"Le moment que les anciens avaient prédit a fini par arriver", dit Julio Hotus, membre du Conseil des anciens de l'île de Pâques, isolée au milieu du Pacifique à 3.500 km des côtes chiliennes et mondialement connue pour ses centaines de statues monumentales, les moai. Les anciens du peuple Rapa Nui avaient, selon lui, insisté sur l'importance d'assurer l'autonomie alimentaire de l'île. Un avertissement que les dernières générations ont ignoré.
Et du jour au lendemain en mars 2020, les 7.000 habitants permanents de l'île de 24 km de long pour 12 de large ont coupé tout lien aérien avec le monde extérieur pour se protéger du Covid. Olga Ickapakarati avait l'habitude de vendre aux touristes de petites figurines de moai en pierre mais a dû se résoudre à retrouver les gestes de ses ancêtres et cultiver la terre.

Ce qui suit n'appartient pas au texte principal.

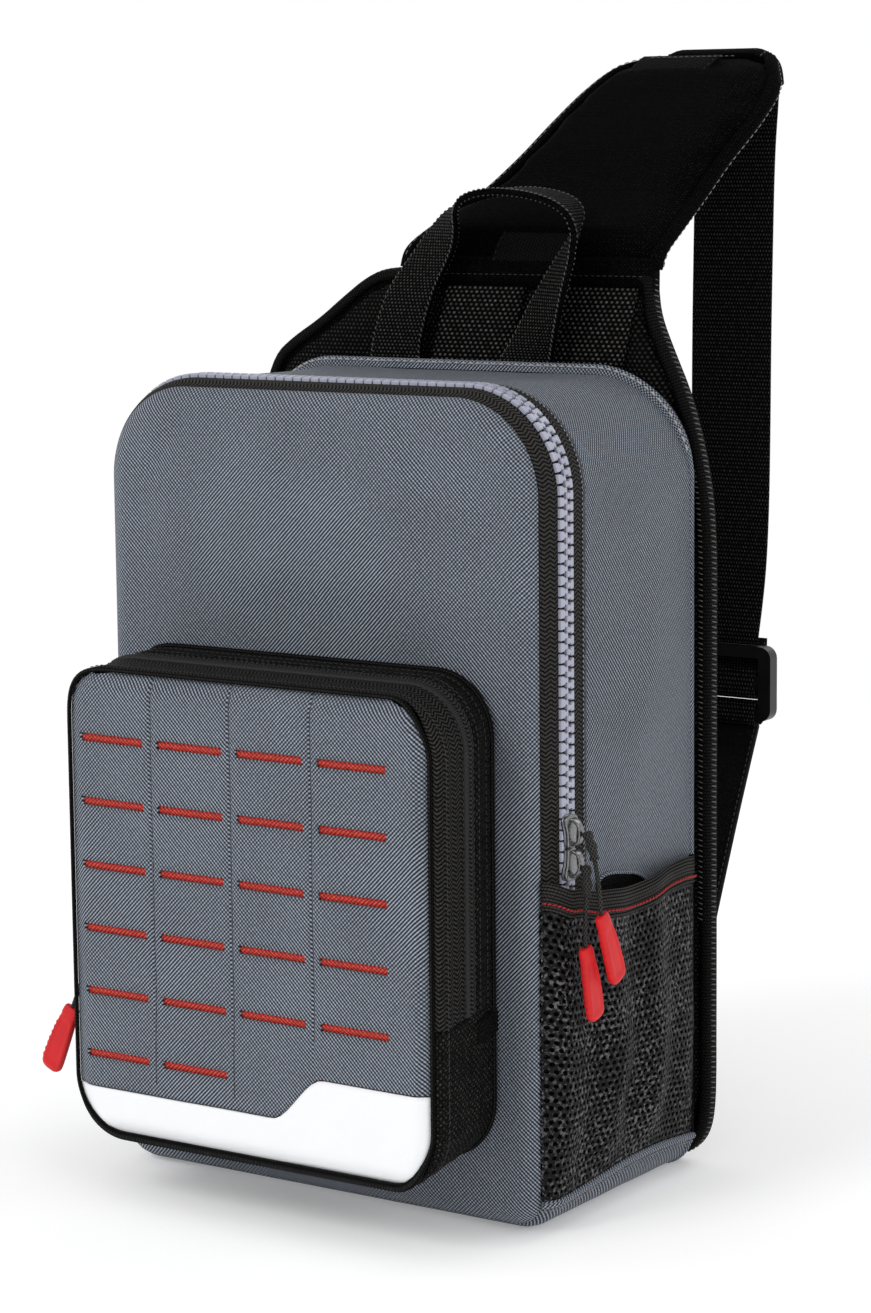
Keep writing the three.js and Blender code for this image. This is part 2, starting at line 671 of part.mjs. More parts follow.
function backPanel() {
  const edge = bindingThickness + gap;
  const stations = panelOutline.map((_, i) => i);
  const profile = [
    { inset: edge + panelEdge, y: panelFront }, { inset: edge, y: panelFront + panelEdge * 0.6 },
    { inset: edge, y: panelBack - panelEdge * 0.6 }, { inset: edge + panelEdge, y: panelBack },
  ];
  addPiece('back_panel', loft(profile.map(({ inset, y }) => stations.map((i) => panelPoint(i, inset, y)))),
    'blackFabric');
  const middle = (panelFront + panelBack) / 2;
  const half = bindingWidth / 2;
  const section = [
    { inset: 0.8, y: middle - half }, { inset: 0, y: middle - half * 0.6 },
    { inset: 0, y: middle + half * 0.6 }, { inset: 0.8, y: middle + half },
    { inset: bindingThickness, y: middle + half * 0.7 }, { inset: bindingThickness, y: middle - half * 0.7 },
  ];
  const rings = stations.map((i) => section.map(({ inset, y }) => panelPoint(i, inset, y)));
  addPiece('back_panel_binding', loft(rings, true), 'blackWebbing');
}

// A ribbon along rows, each with its centre, the way its width runs, its half width and its thickness.
// A level row lies square to Z, where the ribbon stands on something.
function ribbon(rows) {
  return loft(rows.map(({ centre, across, half, thickness, level }, i) => {
    const before = rows[Math.max(0, i - 1)].centre;
    const after = rows[Math.min(rows.length - 1, i + 1)].centre;
    const way = after.clone().sub(before).normalize();
    const normal = new THREE.Vector3().crossVectors(across, way).normalize();
    const [w, t] = [half, thickness / 2];
    const chamfer = Math.min(t, w);
    return [[-w, -t / 2], [-w + chamfer, -t], [w - chamfer, -t], [w, -t / 2], [w, t / 2], [w - chamfer, t],
      [-w + chamfer, t], [-w, t / 2]]
      .map(([a, b]) => centre.clone().addScaledVector(across, a).addScaledVector(normal, b))
      .map((point) => (level ? point.setZ(centre.z) : point));
  }));
}

// Handle: an arch that leans right, whose webbing turns from flat against the bag to flat on top.
const handleTable = [
  { side: -0.5, high: 0, turn: 0 }, { side: -0.49, high: 0.12, turn: 0.02 },
  { side: -0.44, high: 0.28, turn: 0.04 }, { side: -0.362, high: 0.446, turn: 0.08 },
  { side: -0.197, high: 0.65, turn: 0.21 }, { side: -0.108, high: 0.776, turn: 0.36 },
  { side: -0.02, high: 0.885, turn: 0.58 }, { side: 0.15, high: 0.965, turn: 0.85 },
  { side: 0.387, high: 1, turn: 1 }, { side: 0.64, high: 0.985, turn: 0.97 },
  { side: 0.83, high: 0.94, turn: 0.9 }, { side: 0.925, high: 0.87, turn: 0.8 },
  { side: 0.935, high: 0.77, turn: 0.67 }, { side: 0.895, high: 0.68, turn: 0.58 },
  { side: 0.852, high: 0.6, turn: 0.5 }, { side: 0.738, high: 0.4, turn: 0.355 },
  { side: 0.626, high: 0.2, turn: 0.2 }, { side: 0.54, high: 0.08, turn: 0.06 },
  { side: 0.5, high: 0, turn: 0 },
];

function handle() {
  const footHeight = bodyHeight + gap;
  const rows = handleTable.map(({ side, high, turn }) => {
    const angle = (turn * Math.PI) / 2;
    const half = handleWidth / 2;
    const y = handleFootY - half * Math.sin(angle) + handleLean * high * high;
    return {
      centre: new THREE.Vector3(handleCentre + side * handleSpan, y, footHeight + high * handleRise),
      across: new THREE.Vector3(Math.cos(angle), -Math.sin(angle), 0),
      half,
      thickness: handleThickness,
      level: high === 0,
    };
  });
  addPiece('grab_handle', ribbon(rows), 'blackWebbing');
}

// Middle of each yoke webbing at its lower and upper end, as shares of the panel's half width
const yokeTable = [
  { name: 'yoke_webbing_left', low: -0.0136, high: 0.068 },
  { name: 'yoke_webbing_right', low: 0.477, high: 0.545 },
];

function yokeWebbing() {
  const y = panelFront - gap - yokeWebbingThickness / 2;
  const [bottom, top] = [bodyHeight + gap, panelHeight - bindingThickness - panelEdge];
  yokeTable.forEach(({ name, low, high }) => {
    const rows = [[low, bottom], [(low + high) / 2, (bottom + top) / 2], [high, top]].map(([x, z]) => ({
      centre: new THREE.Vector3(x * panelHalfWidth, y, z),
      across: new THREE.Vector3(1, 0, 0),
      half: yokeWebbingWidth / 2,
      thickness: yokeWebbingThickness,
    }));
    addPiece(name, ribbon(rows), 'blackWebbing');
  });
}

// Stations of the padded strap: reach back and rise as shares, and its two edges as shares of its width.
const strapTable = [
  { reach: 0, rise: 0, left: -0.34, right: 0.745, thick: 0.8 },
  { reach: 0.03, rise: 0.09, left: -0.31, right: 0.753, thick: 1 },
  { reach: 0.15, rise: 0.2, left: -0.235, right: 0.765, thick: 1 },
  { reach: 0.31, rise: 0.33, left: -0.155, right: 0.775, thick: 1 },
  { reach: 0.47, rise: 0.51, left: -0.075, right: 0.811, thick: 1 },
  { reach: 0.65, rise: 0.69, left: -0.012, right: 0.852, thick: 1 },
  { reach: 0.81, rise: 0.845, left: 0.05, right: 0.86, thick: 0.95 },
  { reach: 0.92, rise: 0.95, left: 0.125, right: 0.812, thick: 0.85 },
  { reach: 1, rise: 1, left: 0.25, right: 0.77, thick: 0.6 },
];
const strapFootY = (panelFront + panelBack) / 2;
const strapFootHeight = panelHeight + gap;

function strapPlace({ reach, rise }) {
  return { y: strapFootY + reach * strapDepth, z: strapFootHeight + rise * strapRise };
}

const strapTip = strapPlace(strapTable.at(-1));
const webbingTop = { y: strapTip.y + strapFoldDepth + gap / 3, z: strapTip.z - 0.655 * strapFoldDepth };
const adjusterY = webbingTop.y - adjusterSetback;

function strap() {
  const across = new THREE.Vector3(1, 0, 0);
  const rows = strapTable.map((row) => {
    const { y, z } = strapPlace(row);
    return {
      centre: new THREE.Vector3(((row.left + row.right) / 2) * strapWidth, y, z),
      across,
      half: ((row.right - row.left) / 2) * strapWidth,
      thickness: strapThickness * row.thick,
      level: row.rise === 0,
    };
  });
  addPiece('shoulder_strap', ribbon(rows), 'blackFabric');
  const tacks = [{ name: 'bar_tack_lower', at: 3, x: 0.234 }, { name: 'bar_tack_upper', at: 5, x: 0.349 }];
  tacks.forEach(({ name, at, x }) => {
    const [before, here, after] = [rows[at - 1].centre, rows[at].centre, rows[at + 1].centre];
    const way = new THREE.Vector3(0, after.y - before.y, after.z - before.z).normalize();
    const lift = strapThickness / 2 + gap + barTackThickness / 2 + 0.4;
    const tack = new THREE.BoxGeometry(barTackLength, 2.4, barTackThickness);
    const piece = addPiece(name, tack, 'redFabric');
    piece.rotation.x = Math.atan2(way.z, way.y);
    piece.position.set(x * strapWidth, here.y - way.z * lift, here.z + way.y * lift);
  });
}

function strapEnd() {
  const across = new THREE.Vector3(1, 0, 0);
  const centre = ((strapTable.at(-1).left + strapTable.at(-1).right) / 2) * strapWidth;
  const before = strapPlace(strapTable.at(-2));
  const slope = Math.atan2(strapTip.z - before.z, strapTip.y - before.y);
  const [reach, rise] = [Math.cos(slope), Math.sin(slope)];
  const clear = (gap * 1.5) / strapFoldDepth;
  const foldTable = [
    { back: clear * reach, down: -clear * rise }, { back: 0.17 * reach, down: -0.17 * rise },
    { back: 0.535, down: -0.138 }, { back: 0.862, down: 0.12 }, { back: 1, down: 0.6 },
  ];
  const fold = foldTable.map(({ back, down }) => ({
    centre: new THREE.Vector3(centre, strapTip.y + back * strapFoldDepth, strapTip.z - down * strapFoldDepth),
    across,
    half: strapEndWidth / 2,
    thickness: strapEndThickness,
  }));
  addPiece('strap_end_fold', ribbon(fold), 'blackFabric');
  const bottom = adjusterTop + gap;
  const webbingTable = [
    { back: 1, high: 1 }, { back: 0.867, high: 0.95 }, { back: 0.667, high: 0.8 }, { back: 0.633, high: 0.4 },
    { back: 0.467, high: 0.15 }, { back: 0, high: 0 },
  ];
  const webbing = webbingTable.map(({ back, high }) => {
    const x = webbingCentre - 0.05 * webbingWidth * (1 - high);
    const y = adjusterY + back * adjusterSetback;
    return {
      centre: new THREE.Vector3(x, y, bottom + high * (webbingTop.z - bottom)),
      across,
      half: webbingWidth / 2,
      thickness: webbingThickness,
    };
  });
  addPiece('strap_webbing', ribbon(webbing), 'blackWebbing');
}

function adjuster() {
  const half = adjusterWidth / 2;
  const corner = 5;
  const frame = new THREE.Shape();
  frame.moveTo(-half + corner, 0);
  frame.lineTo(half - corner, 0);
  frame.absarc(half - corner, corner, corner, -Math.PI / 2, 0);
  frame.absarc(half - corner, adjusterHeight - corner, corner, 0, Math.PI / 2);
  frame.absarc(-half + corner, adjusterHeight - corner, corner, Math.PI / 2, Math.PI);
  frame.absarc(-half + corner, corner, corner, Math.PI, 1.5 * Math.PI);
  const slotHigh = (adjusterHeight - 3 * adjusterBar) / 2;
  const slotWide = webbingWidth + 2;
  [adjusterBar, 2 * adjusterBar + slotHigh].forEach((low) => {
    const slot = new THREE.Path();
    slot.moveTo(-slotWide / 2, low);
    slot.lineTo(slotWide / 2, low);
    slot.lineTo(slotWide / 2, low + slotHigh);
    slot.lineTo(-slotWide / 2, low + slotHigh);
    frame.holes.push(slot);
  });
  const options = { depth: adjusterThickness, bevelEnabled: false, curveSegments: 3 };
  const geometry = new THREE.ExtrudeGeometry(frame, options);
  geometry.rotateX(Math.PI / 2).translate(0, adjusterThickness / 2, 0);
  const piece = addPiece('strap_adjuster', geometry, 'buckle');
  piece.position.set(webbingCentre - 1, adjusterY, adjusterTop - adjusterHeight);
}

// The wing is sewn low on the back panel and runs up and back to the adjuster.
function lowerWing() {
  const right = panelHalfWidth * 0.95;
  const tip = webbingCentre - 1 + webbingWidth / 2;
  const top = adjusterTop - adjusterHeight - 0.6 * wingThickness;
  const base = panelBack + gap + wingThickness / 2;
  const wingTable = [
    { reach: 0, high: 0 }, { reach: 0, high: 0.175 }, { reach: 0.1, high: 0.263 },
    { reach: 0.5, high: 0.603 }, { reach: 0.8, high: 0.844 }, { reach: 1, high: 1 },
  ];
  const rows = wingTable.map(({ reach, high }) => {
    const width = wingBaseWidth + (webbingWidth - wingBaseWidth) * reach;
    const edge = right + (tip - right) * reach;
    const z = wingBottom + high * (top - wingBottom);
    return {
      centre: new THREE.Vector3(edge - width / 2, base + reach * (adjusterY - base), z),
      across: new THREE.Vector3(1, 0, 0),
      half: width / 2,
      thickness: wingThickness,
    };
  });
  addPiece('strap_lower_wing', ribbon(rows), 'blackFabric');
}

frontPanel();
gusset();
mainZip();
mainPulls();
pocketSides();
pocketFacePieces();
pocketPull();
meshPocket();
backPanel();
handle();
yokeWebbing();
strap();
strapEnd();
adjuster();
lowerWing();

export default group;
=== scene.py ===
import math

import bmesh
import bpy
from bpy.props import FloatProperty, FloatVectorProperty, PointerProperty
from bpy.types import Operator, Panel, PropertyGroup
from mathutils import Matrix, Vector, noise


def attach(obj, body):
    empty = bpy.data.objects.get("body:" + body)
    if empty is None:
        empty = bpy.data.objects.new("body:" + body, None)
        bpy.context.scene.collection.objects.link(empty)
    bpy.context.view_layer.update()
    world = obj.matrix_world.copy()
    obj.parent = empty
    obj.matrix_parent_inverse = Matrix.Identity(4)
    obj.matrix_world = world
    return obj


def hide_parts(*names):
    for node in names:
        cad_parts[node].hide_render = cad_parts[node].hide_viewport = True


bl_info = {
    "name": "Tackle sling bag",
    "version": (1, 0, 0),
    "blender": (4, 5, 0),
    "location": "3D View > Sidebar > Sling bag",
    "description": "Builds the cloth, webbing, zips and trims of a fishing tackle sling bag round its solids",
    "category": "Object",
}

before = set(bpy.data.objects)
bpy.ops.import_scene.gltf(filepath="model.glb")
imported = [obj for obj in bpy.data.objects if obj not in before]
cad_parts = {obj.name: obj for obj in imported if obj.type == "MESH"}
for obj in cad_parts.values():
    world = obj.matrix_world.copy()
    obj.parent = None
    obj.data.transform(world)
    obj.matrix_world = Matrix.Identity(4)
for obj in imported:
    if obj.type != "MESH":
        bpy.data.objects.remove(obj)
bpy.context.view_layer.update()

# Lengths below are millimetres in the frame's own axes: the front faces -Y and the floor is Z = 0
MM = 0.001
GAP = 0.3

# Body, as the solids have it
BODY_WIDTH, BODY_HEIGHT = 208.0, 323.0
BODY_FRONT, BODY_BACK = -58.0, 57.0
TOP_RADIUS, BOTTOM_RADIUS, SHOULDER = 40.0, 15.0, 12.0
PANEL_TURN, TAPE_END, CHAIN_END, REAR_TAPE_END = 10.2, 19.8, 28.4, 37.2
ZIP_END = 126.0
BODY_CLOTH = 2.2
SHOULDER_ARC = SHOULDER * math.pi / 2
SKIN_END = SHOULDER_ARC + BODY_BACK - BODY_FRONT - SHOULDER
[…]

"On s'est retrouvés sans rien alors on a commencé à jardiner" autour de la maison de bois et son toit en tôle.
Pour que la population subvienne à ses besoins, la municipalité de l'île de Pâques avait dans l'urgence mis en place un programme de distribution de graines et Olga a planté tomates, épinards, betteraves, blettes et céleris mais aussi des aromates : basilic, origan, coriandre. Ce qu'elle ne consommait pas, elle le donnait à d'autres familles qui à leur tour, partageaient leur récolte avec d'autres, formant ainsi un vaste réseau d'entraide. "Tous les insulaires sont comme ça, ils ont le cœur sur la main. Si je vois que j'en ai assez (de légumes), je les donne à une autre famille", ajoute cette "Nua" ou grand-mère en langue Rapa Nui, qui vit avec ses enfants et petits-enfants.